The DaVinci Code (2006)
Grade: C+
Starring: Tom Hanks Audrey Tautou Ian McKellen Jean Reno Paul Bettany
Directed By: Ron Howard
Written By: Akiva Goldsman (based on the omnipresent novel by Dan Brown)
Studio: Paramount/DreamWorks

The entire point of the book The DaVinci Code was to give the reader a fun, lightweight, entertaining read, to keep them turning page after page. It’s a pot-boiler, a popcorn book, and for what it was, it was a pretty good one. As implausible as so much of the plot was, the book consistently made me want to keep reading. And the movie version captured almost none of the book’s excitement, that sense of being propelled along by the mysteries and the intricate puzzles that made it so intriguing. Howard hit most of the same notes as Dan Brown’s blockbuster but couldn’t put them together into a melody anywhere near as pleasing.
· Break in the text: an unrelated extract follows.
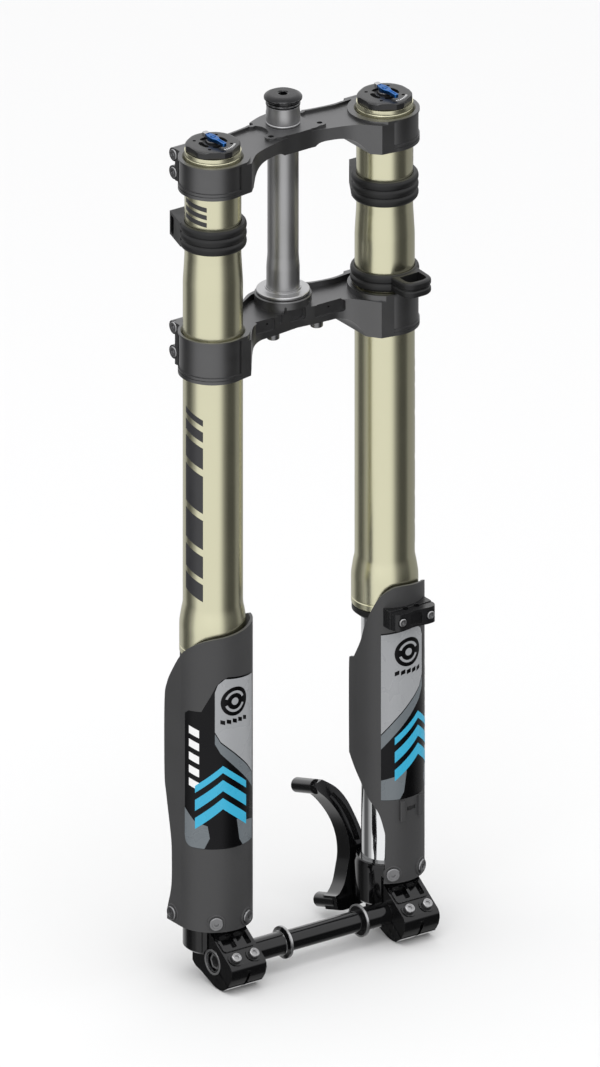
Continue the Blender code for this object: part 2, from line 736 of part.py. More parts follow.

It’s not that the movie was bad, mind you; The DaVinci Code certainly was made capably enough. Given the assemblage of veteran talent involved, I would have expected no less. Of course, given the veteran talent, I expected more. The actors were all, at minimum, fine. The movie picked up a bit once Sir Ian McKellen joined the action (my favorite scene in the movie was also my favorite scene from the book: the explication of the Mary Magdalene-as-Christ’s-wife theory by McKellen’s Leigh Teabing), and Paul Bettany gave a strong, creepy performance as the murderous albino Silas in what certainly was not a glamour part for him. Audrey Tautou did a perfectly OK job of looking pretty and being French, and Tom Hanks was Tom Hanks.

But if words like “fine,” “OK” and “eh” are the best I can come up with to describe most of the movie, that means something’s missing. The DaVinci Code is a thrillers with no thrills, a mystery to which everyone already knows the answer.